Google Cast Protocol: Overview

Since the availability of the Chromecast in 2013, and the public release of its SDK in 2014, only few information was published about the protocol used by this device: Google Cast. This article is the first of a series that will explain the technical aspects of this protocol. So let's dive into the wonderful and dark world of Google Cast.

As we will see during all these articles, google-cast is both a very well designed product from the technical side and a completely locked technology. Google wants to keep this technology as closed as possible so that only receivers blessed by Google can be implemented. This is probably because they consider google-cast as one of the most promising ways to get control of the TV screen. All the security features used in google-cast are probably one of the reasons why there are so few information available about it on the internet. One should consider these articles as an attempt to document google-cast.

Chromecast And Google Cast

Before going into the details, let’s start with a reminder on what is Google Cast and some terminology. The Chromecast is a device that is used to run an application that is cast from another device. The Chromecast is a receiver device. As of today there are few receiver devices available: The Chromecast 1, the Chromecast 2, the Chromecast audio, the AndroidTv certified devices, and a couple of Google Cast Audio speakers. The device that is used to cast the content is a sender device. Sender devices can be any Android or iOS device, or a PC running Chrome.

principles

Casting is the action of running/viewing an application of the sender device on the receiver device. This means that when you cast an application, there are two applications running : The sender application is running on the sender device, and the receiver application is running on the receiver device.

This is quite different from other protocols of the same family. In AirPlay only media content can be sent to the receiver. The content is either directly sent to the receiver, either provided as a URI that can be retrieved by the receiver. In both cases no application is running on the receiver. DIAL is more similar to google-cast (In fact the first version of google-cast was just DIAL) but it only allows to discover devices and start applications.

With google-cast, there is no restriction on the type of information that flows between the sender and the receiver applications. Moreover this communication is bi-directional (The receiver can send information to the sender). Google Cast is the name of the protocol that is used to communicate between the sender and the receiver application.

By consequence it means that a google-cast application is distributed between a sender part and a receiver part. The sender part can run on several operating systems while the receiver part is always an html application running on a chrome browser.

Overview

Since the application is distributed between two devices, both parts must communicate together. The following figure shows the high level design of this communication:

design

The sender and receiver devices communicate together on the LAN for two things: receiver device discovery, and receiver device control. The discovery part allows the sender devices to discover all receiver devices present on the LAN. The control part allows the sender to control the receiver and get feedback from the receiver.

The sender and receiver applications are identified with an application id. This application id is common to the sender and receiver applications. The application id is unique to each google-cast application and is provided by google when the application is registered.
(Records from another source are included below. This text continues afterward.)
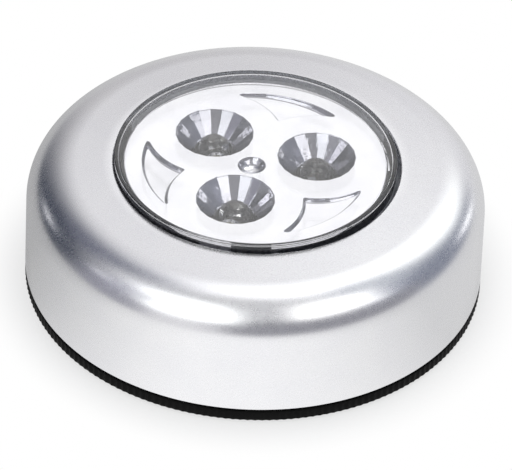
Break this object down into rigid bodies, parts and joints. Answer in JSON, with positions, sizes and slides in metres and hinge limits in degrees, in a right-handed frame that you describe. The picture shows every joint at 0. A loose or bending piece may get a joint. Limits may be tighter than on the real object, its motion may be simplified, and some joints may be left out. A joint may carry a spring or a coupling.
{
  "type": "push-on closet light",
  "caption": "Round battery closet light that sticks to a wall or shelf: silver housing, clear pressing lens over a chromed reflector with LEDs, black twist-off base.",
  "frame": {"origin": "centre of the adhesive pad's lower face, where the light meets the wall, ceiling or shelf", "axes": "+Z out of the mounting surface through the lens; the plus end of the third cell and the first LED lie towards +X"},
  "size_m": [0.07, 0.07, 0.0234],
  "materials": {
    "foam_pad": "white closed-cell foam with an adhesive face",
    "black_abs": "moulded black ABS, fine texture",
    "silver_painted_abs": "satin silver metallic paint on moulded ABS",
    "white_abs": "moulded white ABS",
    "cell_sleeve": "plain printed sleeve over a steel can",
    "nickel_strip": "nickel-plated spring steel",
    "red_pvc": "red PVC insulation",
    "black_pvc": "black PVC insulation",
    "zinc_steel": "zinc-plated steel",
    "clear_lens": "clear polystyrene, polished",
    "metallised_reflector": "vacuum-metallised bright chrome on ABS",
    "clear_epoxy": "water-clear epoxy",
    "circuit_board": "paper-phenolic board",
    "resistor_lacquer": "lacquered, plain",
    "switch_nylon": "moulded black nylon",
    "plunger_acetal": "white acetal"
  },
  "bodies": {
    "base": {"base_cover": "black_abs", "adhesive_pad": "foam_pad"},
    "lamp": {"housing": "silver_painted_abs", "battery_chassis": "white_abs", "battery_1": "cell_sleeve", "battery_2": "cell_sleeve", "battery_3": "cell_sleeve", "link_plate_1": "nickel_strip", "link_plate_2": "nickel_strip", "terminal_plate_plus": "nickel_strip", "terminal_plate_minus": "nickel_strip", "battery_spring_1": "nickel_strip", "battery_spring_2": "nickel_strip", "battery_spring_3": "nickel_strip", "wire_plus": "red_pvc", "wire_minus": "black_pvc", "chassis_screw_1": "zinc_steel", "chassis_screw_2": "zinc_steel", "chassis_screw_3": "zinc_steel"},
    "head": {"lens_cap": "clear_lens", "reflector": "metallised_reflector", "led_1": "clear_epoxy", "led_2": "clear_epoxy", "led_3": "clear_epoxy", "led_board": "circuit_board", "resistor": "resistor_lacquer", "board_screw_1": "zinc_steel", "board_screw_2": "zinc_steel", "board_screw_3": "zinc_steel", "switch_body": "switch_nylon", "switch_spring": "zinc_steel"},
    "plunger": {"switch_plunger": "plunger_acetal"}
  },
  "joints": [
    {"name": "base_twist", "type": "hinge", "parent": "base", "child": "lamp", "pos_m": [0, 0, 0.0026], "axis": [0, 0, 1], "range_deg": [0, 24]},
    {"name": "head_press", "type": "slide", "parent": "lamp", "child": "head", "axis": [0, 0, -1], "range_m": [0, 0.0016], "stiffness_N_per_m": 800, "springref_m": -0.002, "deforming": ["wire_plus", "wire_minus"]},
    {"name": "plunger_slide", "type": "slide", "parent": "head", "child": "plunger", "axis": [0, 0, 1], "range_m": [0, 0.0016], "deforming": ["switch_spring"]}
  ],
  "couplings": [
    {"joint": "plunger_slide", "follows": "head_press", "ratio": 1}
  ]
}
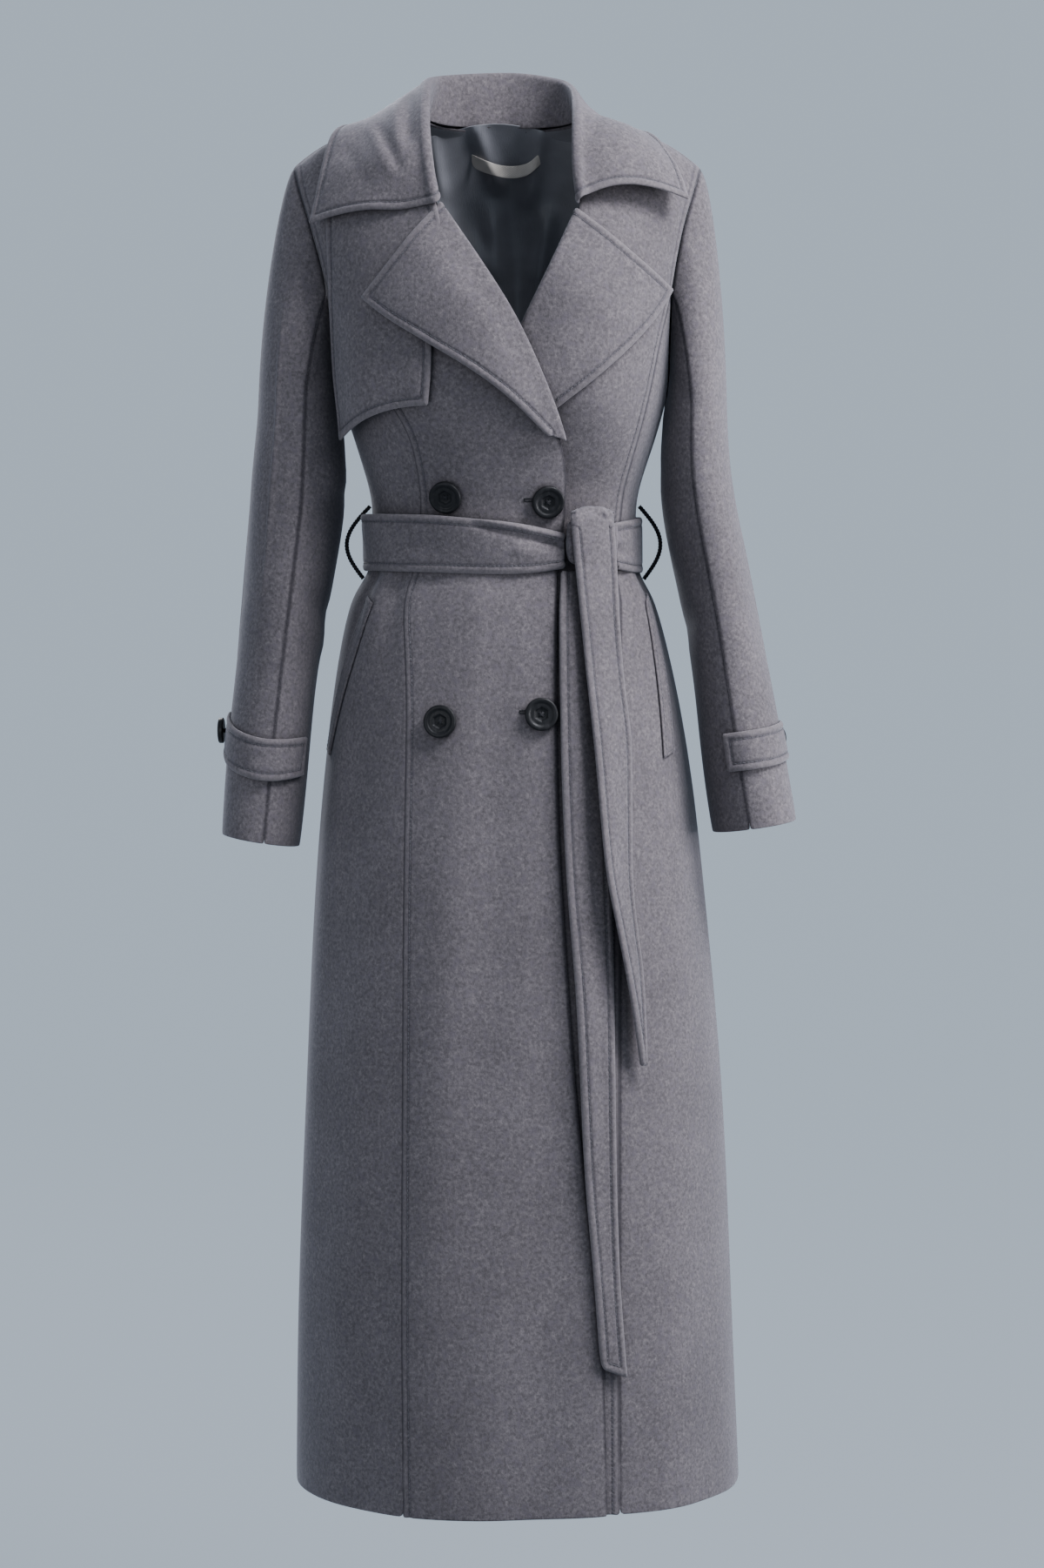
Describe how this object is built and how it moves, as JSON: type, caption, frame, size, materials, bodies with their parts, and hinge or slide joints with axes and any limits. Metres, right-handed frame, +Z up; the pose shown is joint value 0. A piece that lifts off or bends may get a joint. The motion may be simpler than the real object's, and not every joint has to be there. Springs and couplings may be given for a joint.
{
  "type": "belted maxi coat",
  "caption": "Long double-breasted wool coat with wide lapels, storm flap, tied belt and sleeve straps, worn shape with open hollows.",
  "frame": {"origin": "at the neck base, in line with the shoulder seams, where the wearer's neck and shoulders hold the coat", "axes": "+Z up, the front faces -Y, and the wearer's right side is at -X"},
  "size_m": [0.535, 0.3692, 1.3162],
  "materials": {
    "wool": "brushed mid-grey wool melton",
    "satin": "dark satin lining",
    "horn": "near-black horn-look resin",
    "strip": "pale woven tape",
    "thread": "dark grey braided thread"
  },
  "bodies": {
    "root": {"front_right": "wool", "side_front_right": "wool", "front_left": "wool", "side_front_left": "wool", "back_right": "wool", "back_left": "wool", "sleeve_upper_right": "wool", "sleeve_under_right": "wool", "sleeve_upper_left": "wool", "sleeve_under_left": "wool", "collar": "wool", "lapel_right": "wool", "lapel_left": "wool", "storm_flap": "wool", "pocket_welt_right": "wool", "pocket_welt_left": "wool", "sleeve_strap_right": "wool", "sleeve_strap_left": "wool", "belt_band": "wool", "belt_knot": "wool", "belt_tail_wide": "wool", "belt_tail_long": "wool", "button_upper_right": "horn", "button_upper_left": "horn", "button_lower_right": "horn", "button_lower_left": "horn", "strap_button_right": "horn", "strap_button_left": "horn", "lining": "satin", "hanger_loop": "strip", "belt_loop_right": "thread", "belt_loop_left": "thread"}
  },
  "joints": []
}
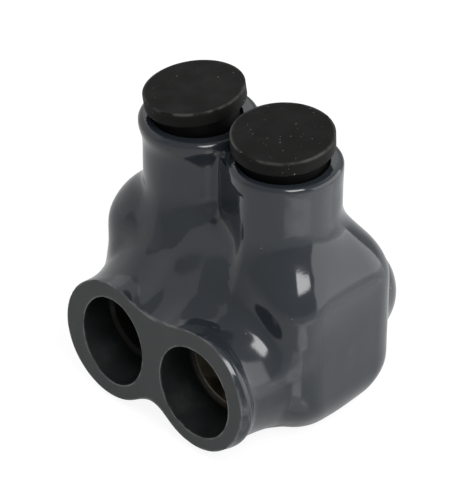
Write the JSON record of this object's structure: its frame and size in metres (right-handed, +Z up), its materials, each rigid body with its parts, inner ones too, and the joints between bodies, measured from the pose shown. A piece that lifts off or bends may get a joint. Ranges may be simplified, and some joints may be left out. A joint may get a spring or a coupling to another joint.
{
  "type": "insulated set screw cable connector",
  "caption": "Insulated splice connector: cable ports side by side in a dipped vinyl jacket, each clamped by a socket set screw in a capped tower.",
  "frame": {"origin": "on the resting face, midway between the two ports and at the middle of the block's depth", "axes": "+Z up along the screw towers, -Y out of the cable ports, +X across the ports"},
  "size_m": [0.0668, 0.0643, 0.0765],
  "materials": {
    "block_metal": "drilled, dull, coated with a film of joint compound",
    "vinyl": "glossy dipped vinyl, matt on the cut face round the ports",
    "screw_metal": "turned, satin",
    "cap_rubber": "matt, slightly dusty, paler on the flange's edge"
  },
  "bodies": {
    "housing": {"terminal_block": "block_metal", "insulating_jacket": "vinyl"},
    "left_screw": {"left_set_screw": "screw_metal"},
    "right_screw": {"right_set_screw": "screw_metal"},
    "left_cap": {"left_access_cap": "cap_rubber"},
    "right_cap": {"right_access_cap": "cap_rubber"}
  },
  "joints": [
    {"name": "left_screw_travel", "type": "slide", "parent": "housing", "child": "left_screw", "axis": [0, 0, -1], "range_m": [0, 0.017]},
    {"name": "right_screw_travel", "type": "slide", "parent": "housing", "child": "right_screw", "axis": [0, 0, -1], "range_m": [0, 0.017]},
    {"name": "left_cap_pull", "type": "slide", "parent": "housing", "child": "left_cap", "axis": [0, 0, 1], "range_m": [-0.0021, 0.015]},
    {"name": "right_cap_pull", "type": "slide", "parent": "housing", "child": "right_cap", "axis": [0, 0, 1], "range_m": [-0.0028, 0.015]}
  ]
}
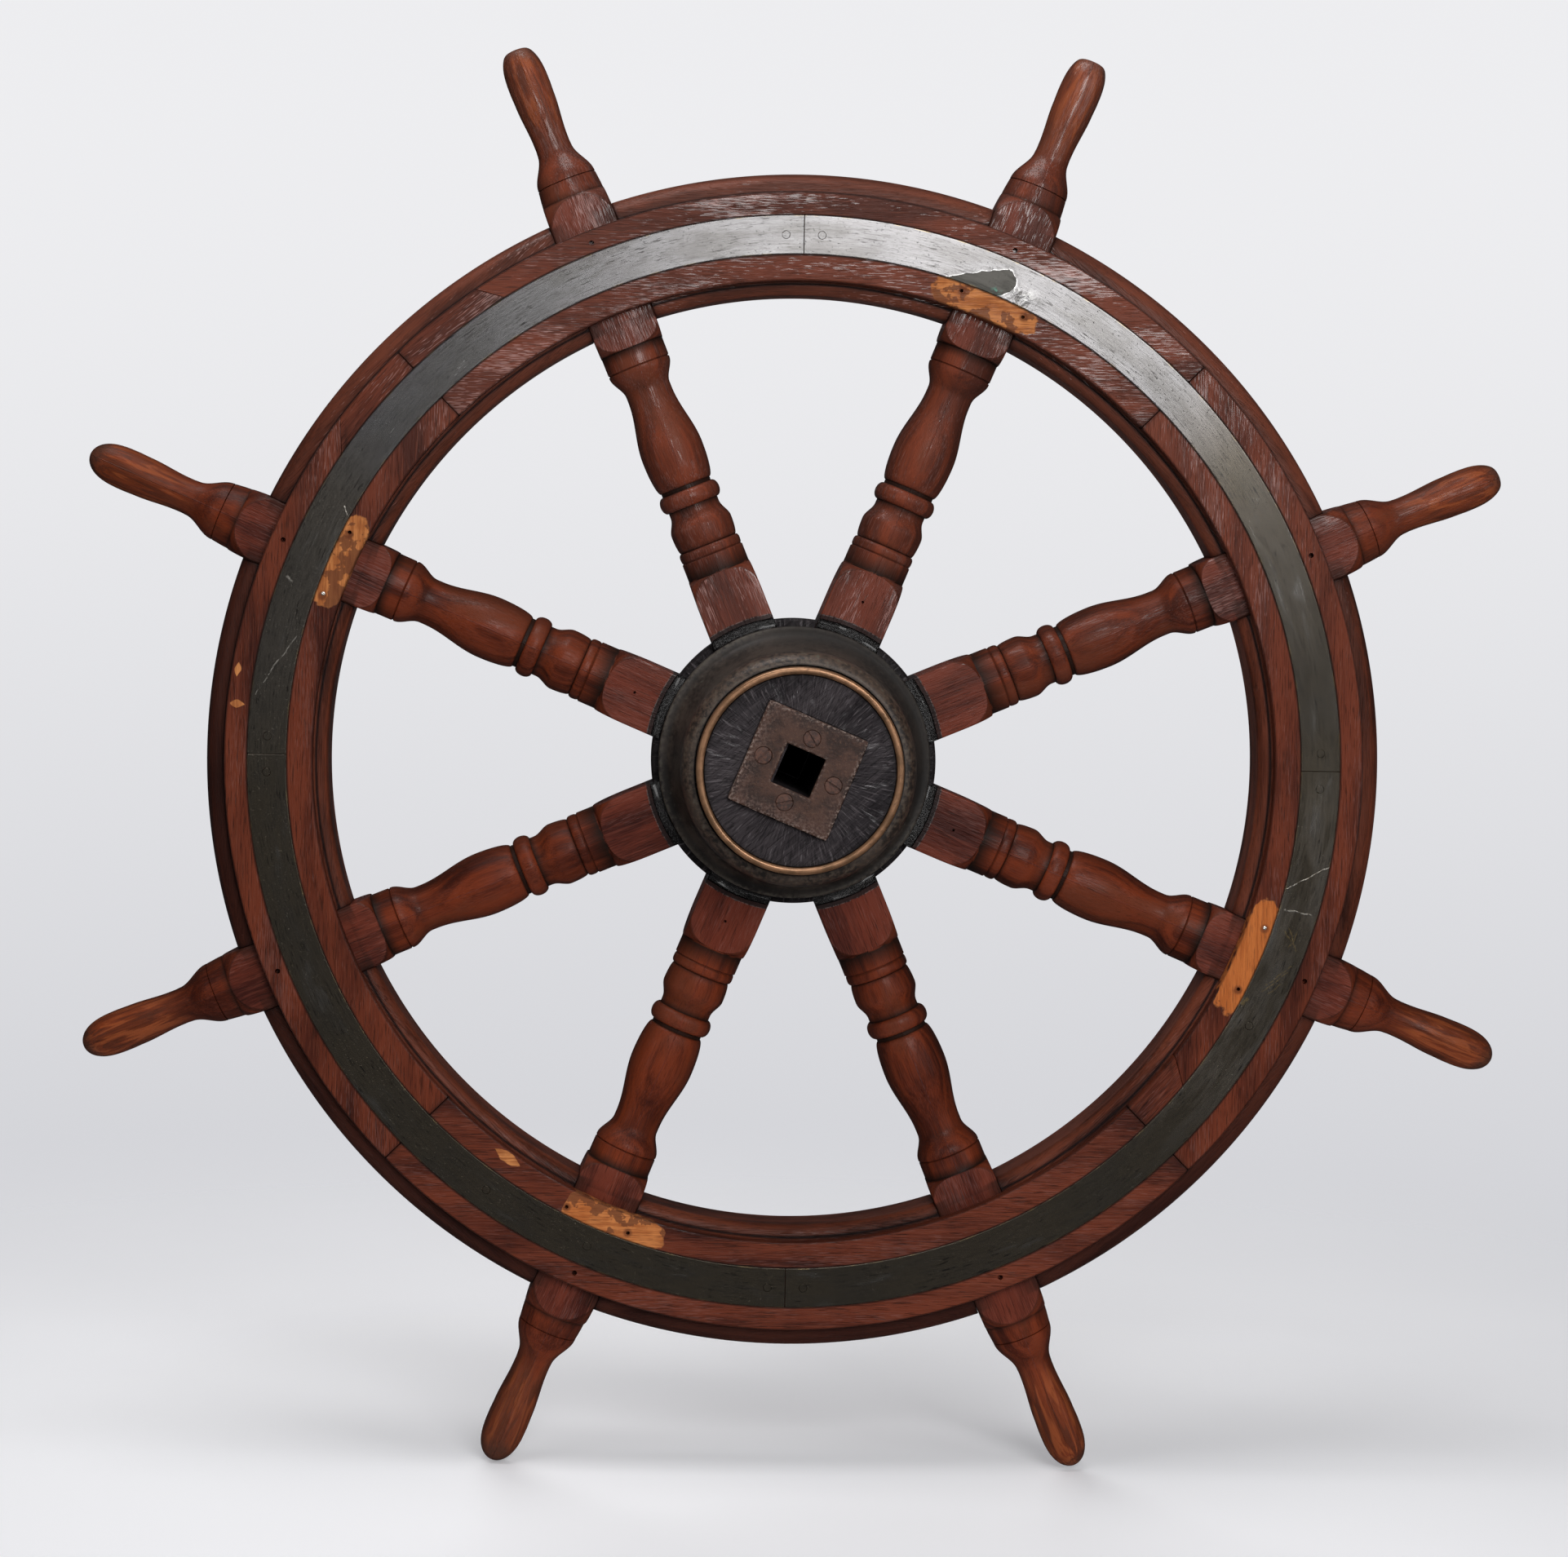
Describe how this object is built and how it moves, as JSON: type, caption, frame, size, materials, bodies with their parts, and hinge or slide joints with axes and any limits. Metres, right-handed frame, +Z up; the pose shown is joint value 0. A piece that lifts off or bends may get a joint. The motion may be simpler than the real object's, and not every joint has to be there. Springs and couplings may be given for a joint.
{
  "type": "ship steering wheel",
  "caption": "Ship's steering wheel with turned wooden spokes, a moulded rim with a flush metal band, and a long flanged hub with a square shaft hole.",
  "frame": {"origin": "centre of the wheel, where the shaft's axis crosses the middle plane of the spokes", "axes": "+Y along the shaft's axis towards the back of the wheel, so that its front faces -Y; +Z up, halfway between two handles; +X to the right as seen from the front"},
  "size_m": [1.2221, 0.31, 1.2234],
  "materials": {
    "nave_wood": "nearly black oiled end grain with radiating tool marks",
    "bell_bronze": "dark brown bronze patina, greenish and worn along the edges",
    "nose_brass": "bright worn brass with a copper tint",
    "plate_iron": "rusty brown wrought iron with pale worn edges",
    "plate_screw_iron": "rusted iron",
    "hub_bolt_bronze": "dull bronze",
    "spoke_wood": "turned red-brown hardwood under worn varnish",
    "felloe_wood": "dark stained hardwood under worn varnish",
    "facing_wood": "open-grained red-brown hardwood, worn, with bare patches",
    "patch_wood": "red-brown hardwood repair",
    "band_metal": "tarnished flat metal band, silver where it is worn bright, with brass-coloured edges",
    "pin_metal": "tarnished metal, filed flush",
    "facing_screw_steel": "plain steel",
    "plug_wood": "end-grain plug",
    "dowel_wood": "plain hardwood"
  },
  "bodies": {
    "root": {"nave_core": "nave_wood", "front_hub_flange": "bell_bronze", "rear_hub_flange": "bell_bronze", "front_nose_ring": "nose_brass", "rear_nose_ring": "nose_brass", "front_shaft_plate": "plate_iron", "rear_shaft_plate": "plate_iron", "front_plate_screws": "plate_screw_iron", "rear_plate_screws": "plate_screw_iron", "hub_bolts": "hub_bolt_bronze", "spoke_1": "spoke_wood", "spoke_2": "spoke_wood", "spoke_3": "spoke_wood", "spoke_4": "spoke_wood", "spoke_5": "spoke_wood", "spoke_6": "spoke_wood", "spoke_7": "spoke_wood", "spoke_8": "spoke_wood", "felloe_1": "felloe_wood", "felloe_2": "felloe_wood", "felloe_3": "felloe_wood", "felloe_4": "felloe_wood", "felloe_5": "felloe_wood", "felloe_6": "felloe_wood", "felloe_7": "felloe_wood", "felloe_8": "felloe_wood", "front_facing_1": "facing_wood", "front_facing_2": "facing_wood", "front_facing_3": "facing_wood", "front_facing_4": "facing_wood", "left_facing_patch": "patch_wood", "right_facing_patch": "patch_wood", "inner_facing_patch": "patch_wood", "rear_facing_1": "facing_wood", "rear_facing_2": "facing_wood", "rear_facing_3": "facing_wood", "rear_facing_4": "facing_wood", "band_1": "band_metal", "band_2": "band_metal", "band_3": "band_metal", "band_4": "band_metal", "band_pins": "pin_metal", "front_facing_screws": "facing_screw_steel", "rear_facing_screws": "facing_screw_steel", "rear_facing_plugs": "plug_wood", "felloe_dowels": "dowel_wood"}
  },
  "joints": []
}
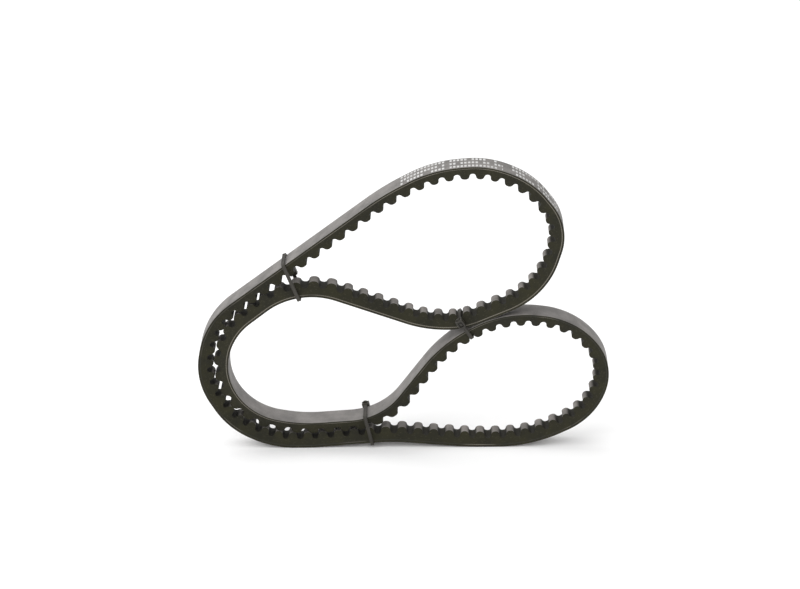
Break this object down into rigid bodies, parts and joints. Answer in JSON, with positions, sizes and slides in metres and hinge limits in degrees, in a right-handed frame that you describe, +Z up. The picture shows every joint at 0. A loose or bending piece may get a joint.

The list of all registered applications and their information is available in an application registry on the cloud. The receiver device uses this registry to know how to run an application.

To start a receiver application, the sender device sends a start request to the receiver device with a given application id. Once the sender and receiver applications are running, they can communicate via the control channel. However, google-cast is very permissive on this control channel. If they want, the applications can also communicate via any other way such as cloud services specific to the application, or a LAN protocol such as http or websockets.

Design

To do all these communications between the devices and the applications, many protocols are used. The following figure is a more detailed view of the whole stack:

funnel

Most of the communications done between the sender and receiver devices is done via a unique tls persistent connection. This connections acts like a venturi funnel to transport messages: Several logical communication channels go through this single connection. The messages on this connections are serialized with protobuf.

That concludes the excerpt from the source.